Valla cites an interesting passage from Quintilian in 2.8.16: “in Livy I find there was some teacher who directed his followers to make their statements obscure [. . .] and thus giving rise to that singular compliment, ‘not even I understood’ ”.

“Arellius, a painted in ancient times and otherwise a good and famous artist, being always passionately involved with some woman, nearly always painted goddesses; but such were the likenesses that he made of his lady friends that you could not tell whether he was making harlots out of goddesses or goddesses out of harlots.” :))

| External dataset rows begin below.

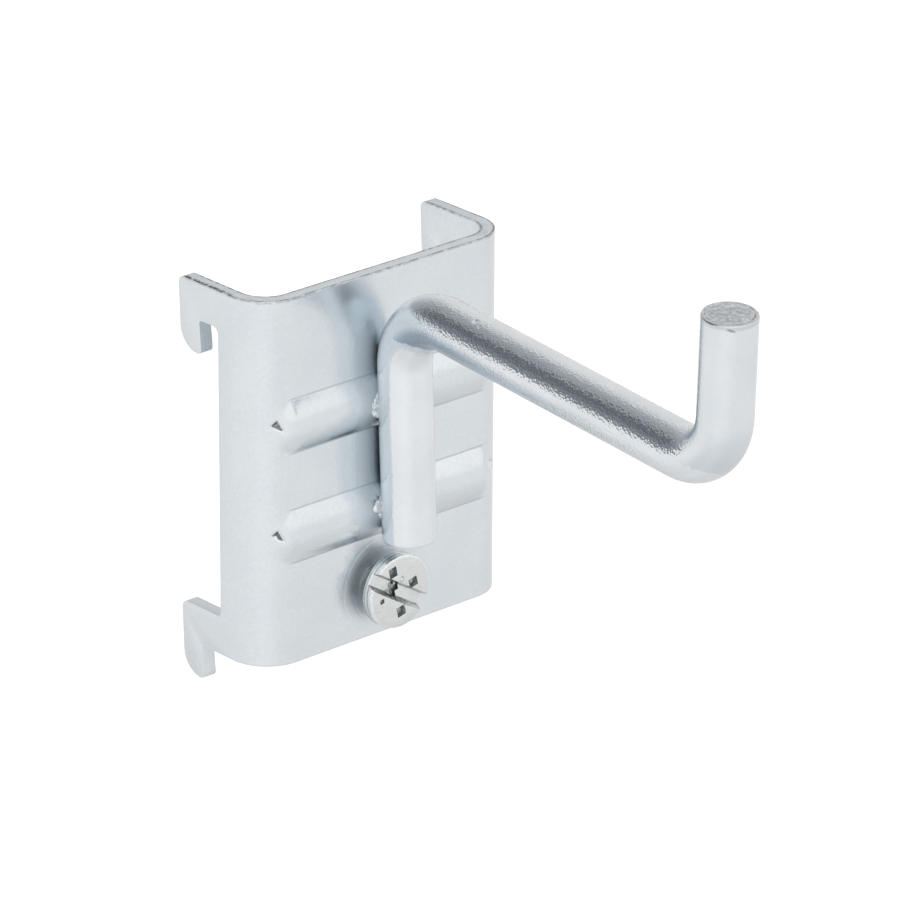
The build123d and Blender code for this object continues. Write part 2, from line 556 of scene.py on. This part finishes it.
def makeSheet():
    form = sheetForm
    flat, flange = form["flat"], form["flange"]
    outer = form["halfWidth"] - 0.001
    height = form["top"] - form["bottom"]
    middleSkin = form["bend"] - form["thick"] / 2
    rows = rowHeights()
    sheet = begin(
        "foldedSheet",
        bpy.ops.mesh.primitive_grid_add,
        x_subdivisions=form["columns"],
        y_subdivisions=len(rows) - 1,
        size=1.0,
        stretch=(2 * flat * mm, height * mm, 1),
        rotation=(math.radians(90), 0, 0),
        location=(0, form["front"] * mm, (form["top"] + form["bottom"]) / 2 * mm),
    )
    for corner in sheet.data.vertices:
        share = (corner.co.z / mm - form["bottom"]) / height
        corner.co.z = rows[round(share * (len(rows) - 1))] * mm
    edit()
    for side in (-1, 1):
        pick(sheet, "EDGE", lambda middle, normal: side * middle.x > flat - 0.01)
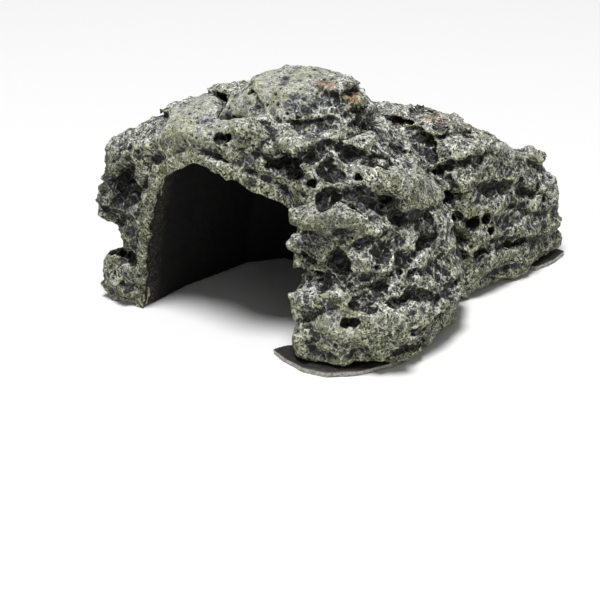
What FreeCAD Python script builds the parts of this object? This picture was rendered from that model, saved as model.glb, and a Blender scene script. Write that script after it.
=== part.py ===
import FreeCAD, Part
import Sketcher
import os

# A rock-look cave for an aquarium or vivarium. The mouth faces -Y, the cave runs along Y,
# +Z is up and the origin is on the underside at the middle of the outline.
# Two resin castings meet at an upright seam. A cap stone is let into the crown, a thin dark
# skin lines the cave and three thin plates are let into the underside.

doc = FreeCAD.newDocument("resin_cave_ornament")
sheet = doc.addObject("Spreadsheet::Sheet", "Sheet")
sizes = {}


def put(alias, value):
    """Write one driving dimension into the sheet under an alias."""
    sizes[alias] = value
    row = len(sizes)
    sheet.set("A%d" % row, alias)
    sheet.set("B%d" % row, str(value))
    sheet.setAlias("B%d" % row, alias)


# Thicknesses and heights, in millimetres.
put("plate_thickness", 2)
put("lining_thickness", 2)
put("lining_lift", 0.6)
put("mortar_thickness", 1.6)
put("mortar_share", 0.95)
put("crest_bed", 74)
put("crest_top", 92)
put("hollow_height", 38)
put("cut_margin", 5)

# Cross sections across the cave: place along Y, reach to the left and right, height.
ARCH_STATIONS = {
    "face": (-69, 59, 44, 77),
    "brow": (-54, 64, 58, 84),
    "crown": (-30, 62, 64, 86),
    "back": (-8, 60, 61, 77),
    "seam": (6.4, 55, 52, 66),
}
LEDGE_STATIONS = {
    "joint": (8, 54, 51, 63),
    "ridge": (20, 55, 53, 66),
    "step": (42, 52, 57, 58),
    "end": (69, 44, 56, 47),
}
CAVE_STATIONS = {
    "mouth": (-74, 44, 22, 67),
    "hall": (-42, 43, 36, 66),
    "bend": (-14, 39, 38, 60),
    "apse": (-1, 30, 28, 46),
}

# Outlines as shares of a station's reach and height, from the left foot over the crown to
# the right foot. A negative share is to the left.
ARCH_OUTLINE = [
    (-0.96, 0.0), (-1.0, 0.13), (-0.90, 0.34), (-1.0, 0.50), (-0.97, 0.66), (-0.78, 0.82),
    (-0.34, 0.97), (0.12, 1.0), (0.49, 0.91), (0.74, 0.69), (0.89, 0.43), (1.0, 0.2), (0.91, 0.0),
]
LEDGE_OUTLINE = [
    (-0.95, 0.0), (-1.0, 0.2), (-0.98, 0.4), (-0.92, 0.6), (-0.78, 0.78), (-0.48, 0.93),
    (0.0, 1.0), (0.34, 0.99), (0.60, 0.96), (0.84, 0.90), (0.95, 0.6), (1.0, 0.28), (0.96, 0.0),
]
CAVE_OUTLINE = [
    (-1.0, 0.0), (-0.94, 0.30), (-0.84, 0.60), (-0.70, 0.85), (-0.30, 1.0),
    (0.20, 0.97), (0.64, 0.84), (0.90, 0.62), (0.98, 0.32), (1.0, 0.0),
]

# Plan outlines, as points (x, y) in millimetres.
PLANS = {
    "crestfoot": [(-24, -44), (-12, -58), (16, -55), (33, -40), (34, -16), (12, -4), (-14, -12)],
    "cresttop": [(-7, -40), (-2, -48), (11, -48), (24, -39), (25, -28), (12, -23), (-4, -28)],
    "fronttrim": [(4, -80), (4, -69.5), (19, -57), (33, -62), (46, -60.5), (56, -50), (80, -46), (80, -80)],
    "skintrim": [(-60, -80), (-60, -67), (4, -67), (21, -55), (40, -55), (40, -80)],
    "skinfield": [(-80, -90), (80, -90), (80, 20), (-80, 20)],
    "rightplate": [
        (18, -63.5), (26, -66), (35, -67), (43, -65), (51, -57), (56, -46), (56, -40), (40, -38),
        (29, -50), (20.5, -57.5),
    ],
    "leftplate": [(-57, -65.5), (-52, -68.5), (-45, -66), (-45, -48), (-59, -46)],
    "rearplate": [(44, 46), (55, 48), (57, 58), (56, 67.5), (44, 68)],
    "hollowfoot": [(-45, 16), (42, 16), (45, 61), (-36, 61)],
    "hollowtop": [(-33, 21), (33, 21), (35, 53), (-25, 53)],
}

for stations in (ARCH_STATIONS, LEDGE_STATIONS, CAVE_STATIONS):
    for station, (along, left, right, height) in stations.items():
        put(station + "_along", along)
        put(station + "_left", left)
        put(station + "_right", right)
        put(station + "_height", height)
for outline, shares in (("arch", ARCH_OUTLINE), ("ledge", LEDGE_OUTLINE), ("cave", CAVE_OUTLINE)):
    for index, (across, up) in enumerate(shares):
        put("%s_across%d" % (outline, index), across)
        put("%s_up%d" % (outline, index), up)
for plan, points in PLANS.items():
    for index, (x, y) in enumerate(points):
        put("%s_x%d" % (plan, index), x)
        put("%s_y%d" % (plan, index), y)
doc.recompute()


def measure(*terms):
    """A size as a number and as an expression bound to the sheet.

    Each term is a tuple of factors, which are aliases or plain numbers, and terms add up.
    """
    total = 0
    parts = []
    for factors in terms:
        number = 1
        words = []
        for factor in factors:
            if factor in sizes:
                number *= sizes[factor]
                words.append("Sheet." + factor)
            else:
                number *= factor
                words.append("(%g)" % factor)
        total += number
        parts.append(" * ".join(words))
    return total, " + ".join(parts)


def new_body(name):
    return doc.addObject("PartDesign::Body", name)


def origin_plane(body, role):
    for feature in body.Origin.OriginFeatures:
        if feature.Role == role:
            return feature
    raise ValueError("no origin plane " + role)


def polygon_sketch(body, name, plane, offset, corners):
    """A closed polygon whose corners are bound to the sheet, on a shifted origin plane.

    offset is a measure along the plane's normal and corners are pairs of measures.
    """
    sketch = body.newObject("Sketcher::SketchObject", name)
    sketch.AttachmentSupport = [(origin_plane(body, plane), "")]
    sketch.MapMode = "FlatFace"
    sketch.setExpression("AttachmentOffset.Base.z", offset[1])
    count = len(corners)
    places = [FreeCAD.Vector(across[0], up[0], 0) for across, up in corners]
    for index in range(count):
        edge = Part.LineSegment(places[index], places[(index + 1) % count])
        sketch.addGeometry(edge, False)
    for index in range(count):
        joint = Sketcher.Constraint("Coincident", index, 2, (index + 1) % count, 1)
        sketch.addConstraint(joint)
    for index, (across, up) in enumerate(corners):
        for kind, (number, expression) in (("DistanceX", across), ("DistanceY", up)):
            place = sketch.addConstraint(Sketcher.Constraint(kind, -1, 1, index, 1, number))
            sketch.setExpression("Constraints[%d]" % place, expression)
    return sketch


def section_corners(station, outline, shares, inset=None, scale=1):
    """A station's outline; inset is an alias taken off its reach and its height."""
    corners = []
    for index, (across, up) in enumerate(shares):
        side = station + ("_left" if across < 0 else "_right")
        across_share = "%s_across%d" % (outline, index)
        up_share = "%s_up%d" % (outline, index)
        wide = [(scale, side, across_share)]
        tall = [(scale, station + "_height", up_share)]
        if inset:
            wide.append((-1, inset, across_share))
            tall.append((-1, inset, up_share))
        corners.append((measure(*wide), measure(*tall)))
    return corners


def plan_corners(plan):
    count = len(PLANS[plan])
    return [(measure(("%s_x%d" % (plan, i),)), measure(("%s_y%d" % (plan, i),))) for i in range(count)]


def across_sketch(body, name, along, corners):
    """A polygon across the cave. The plane's normal is -Y, so the shift is minus the place."""
    terms = [(-1,) + tuple(term) for term in along]
    return polygon_sketch(body, name, "XZ_Plane", measure(*terms), corners)


def plan_sketch(body, name, height, plan):
    return polygon_sketch(body, name, "XY_Plane", measure(*height), plan_corners(plan))


def loft(body, kind, name, sketches):
    feature = body.newObject("PartDesign::" + kind, name)
    feature.Profile = sketches[0]
    feature.Sections = sketches[1:]
    feature.Ruled = True
    return feature


def station_loft(body, kind, name, stations, outline, shares):
    sketches = []
    for station in stations:
        corners = section_corners(station, outline, shares)
        sketches.append(across_sketch(body, name + "_" + station, [(station + "_along",)], corners))
    return loft(body, kind, name, sketches)


def pad(body, name, sketch, length, backwards=False):
    feature = body.newObject("PartDesign::Pad", name)
    feature.Profile = sketch
    feature.setExpression("Length", measure(*length)[1])
    feature.Reversed = backwards
    return feature


def trim(body, name, plan, height):
    """Cut away what lies within a plan outline, from below the underside up to a height."""
    sketch = plan_sketch(body, name + "Outline", [(-1, "cut_margin")], plan)
    pocket = body.newObject("PartDesign::Pocket", name)
    pocket.Profile = sketch
    pocket.setExpression("Length", measure((height,), (1, "cut_margin"))[1])
    pocket.Reversed = True


def make_arch_casting():
    """The front casting: outer rock form, blind cave and slanted front."""
    body = new_body("ArchCasting")
    station_loft(body, "AdditiveLoft", "ArchForm", ARCH_STATIONS, "arch", ARCH_OUTLINE)
    station_loft(body, "SubtractiveLoft", "CaveForm", CAVE_STATIONS, "cave", CAVE_OUTLINE)
    trim(body, "FrontTrim", "fronttrim", "crest_top")
    return body


def make_ledge_casting():
    """The rear casting: layered block, hollowed from below."""
    body = new_body("LedgeCasting")
    station_loft(body, "AdditiveLoft", "LedgeForm", LEDGE_STATIONS, "ledge", LEDGE_OUTLINE)
    foot = plan_sketch(body, "HollowFoot", [(-1, "cut_margin")], "hollowfoot")
    top = plan_sketch(body, "HollowTop", [("hollow_height",)], "hollowtop")
    loft(body, "SubtractiveLoft", "Hollow", [foot, top])
    return body


def make_lining():
    """The dark skin of the cave, closed at the back and trimmed just inside the mouth."""
    body = new_body("CaveSkin")
    station_loft(body, "AdditiveLoft", "SkinOuter", CAVE_STATIONS, "cave", CAVE_OUTLINE)
    sketches = []
    for station in CAVE_STATIONS:
        along = [(station + "_along",)]
        if station == "mouth":
            along.append((-1, "cut_margin"))
        else:
            along.append((-1, "lining_thickness"))
        corners = section_corners(station, "cave", CAVE_OUTLINE, inset="lining_thickness")
        sketches.append(across_sketch(body, "SkinInner_" + station, along, corners))
    loft(body, "SubtractiveLoft", "SkinInner", sketches)
    trim(body, "SkinTrim", "skintrim", "crest_top")
    trim(body, "SkinLift", "skinfield", "lining_lift")
    return body


def make_crest_slab():
    """The cap stone, from its bed in the crown to its top."""
    body = new_body("CrestSlab")
    body.Label = "crest_slab"
    bed = plan_sketch(body, "CrestBed", [("crest_bed",)], "crestfoot")
    top = plan_sketch(body, "CrestTop", [("crest_top",)], "cresttop")
    loft(body, "AdditiveLoft", "CrestForm", [bed, top])
    return body


def make_mortar():
    """The bonding layer between the two castings."""
    body = new_body("SeamMortar")
    body.Label = "seam_mortar"
    corners = section_corners("seam", "arch", ARCH_OUTLINE, scale="mortar_share")
    sketch = across_sketch(body, "MortarOutline", [("seam_along",)], corners)
    pad(body, "MortarLayer", sketch, [("mortar_thickness",)], backwards=True)
    return body


def make_plate(name, label, plan):
    body = new_body(name)
    body.Label = label
    sketch = plan_sketch(body, name + "Outline", [(0,)], plan)
    pad(body, name + "Sheet", sketch, [("plate_thickness",)])
    return body


def cut(name, label, base, tools):
    """The base less the pieces that are let into it."""
    tool = tools[0]
    if len(tools) > 1:
        tool = doc.addObject("Part::MultiFuse", name + "Beds")
        tool.Shapes = tools
    result = doc.addObject("Part::Cut", name)
    result.Label = label
    result.Base = base
    result.Tool = tool
    return result


arch_casting = make_arch_casting()
ledge_casting = make_ledge_casting()
cave_skin = make_lining()
crest_slab = make_crest_slab()
seam_mortar = make_mortar()
right_foot_plate = make_plate("RightFootPlate", "right_foot_plate", "rightplate")
left_foot_plate = make_plate("LeftFootPlate", "left_foot_plate", "leftplate")
rear_foot_plate = make_plate("RearFootPlate", "rear_foot_plate", "rearplate")
front_arch = cut("FrontArch", "front_arch", arch_casting, [crest_slab, right_foot_plate, left_foot_plate])
rear_ledge = cut("RearLedge", "rear_ledge", ledge_casting, [rear_foot_plate])
cave_lining = cut("CaveLining", "cave_lining", cave_skin, [right_foot_plate])
doc.recompute()

parts = [front_arch, crest_slab, rear_ledge, seam_mortar, cave_lining]
parts += [right_foot_plate, left_foot_plate, rear_foot_plate]

for item in doc.Objects:
    if "Invalid" in item.State or "Error" in item.State:
        raise RuntimeError("%s failed: %s" % (item.Name, item.State))
os.makedirs("parts", exist_ok=True)
for part in parts:
    if part.Shape.isNull() or not part.Shape.isValid():
        raise RuntimeError("%s has no valid shape" % part.Label)
for part in parts:
    box = part.Shape.BoundBox
    print(part.Label, len(part.Shape.Solids), "solid(s)", round(part.Shape.Volume / 1000, 1), "cm3", box)
    part.Shape.exportStep("parts/%s.step" % part.Label)
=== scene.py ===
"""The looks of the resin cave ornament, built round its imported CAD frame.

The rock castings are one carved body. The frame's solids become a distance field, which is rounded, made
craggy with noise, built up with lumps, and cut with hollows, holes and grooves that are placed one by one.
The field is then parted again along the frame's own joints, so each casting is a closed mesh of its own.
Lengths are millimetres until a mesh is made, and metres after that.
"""
import math

import bpy
import numpy as np
import openvdb as vdb
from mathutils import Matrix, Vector


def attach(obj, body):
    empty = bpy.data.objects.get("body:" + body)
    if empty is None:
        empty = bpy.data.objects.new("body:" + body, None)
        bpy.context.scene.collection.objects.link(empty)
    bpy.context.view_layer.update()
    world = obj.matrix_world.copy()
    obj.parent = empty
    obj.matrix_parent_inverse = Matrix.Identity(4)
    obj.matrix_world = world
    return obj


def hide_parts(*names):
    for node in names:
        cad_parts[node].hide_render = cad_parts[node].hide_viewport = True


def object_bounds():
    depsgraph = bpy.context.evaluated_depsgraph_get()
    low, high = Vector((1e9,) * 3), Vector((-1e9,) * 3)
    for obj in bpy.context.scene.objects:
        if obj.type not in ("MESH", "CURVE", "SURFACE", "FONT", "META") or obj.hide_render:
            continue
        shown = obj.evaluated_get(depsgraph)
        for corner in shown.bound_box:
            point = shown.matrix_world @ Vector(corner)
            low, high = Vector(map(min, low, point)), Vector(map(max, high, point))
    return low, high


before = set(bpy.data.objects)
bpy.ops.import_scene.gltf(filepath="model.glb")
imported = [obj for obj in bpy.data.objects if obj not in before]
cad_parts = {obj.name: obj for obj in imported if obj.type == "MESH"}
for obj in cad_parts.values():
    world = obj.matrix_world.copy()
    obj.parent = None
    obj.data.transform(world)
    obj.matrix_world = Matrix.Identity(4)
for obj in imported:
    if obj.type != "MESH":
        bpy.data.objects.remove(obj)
cad_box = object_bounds()

MM = 0.001
UP = np.array([0.0, 0.0, 1.0])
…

A fine passage from Valla's introduction to Book III: “When two of us dispute with one another, we are not really enemies, as those people are when they fight; both of us soldier under the same commander — the Truth.” He goes on to condemn those who argue just for the sake of winning, regardless of whether truth is on their side or not. Alas, many people still do that nowadays.

In 3.15.31–2, he cautions against using arguments by analogy in situations when the cases are not actually analougous. That's well and good, but the example he uses to illustrate this is: “If familiarity with a male slave is shameful for the mistress of the house, familiarity with a maidservant is disgraceful for the master”. In Valla's view, this is a fallacious argument and is easily refuted by pointing out that the cases are in fact dissimilar: “A master's having sex with a maidservant is not like a mistress with a slave”. I'm not really surprised that this sort of double standard existed, but I am a little surprised that he was so blunt about it :))

A fine example of Roman decadence: note 143 in vol. 2, p. 500 mentions “Lucius Cornificius who prosecuted Brutus for Caesar's assassination and used to ride an elephant to dinner on special occasions”.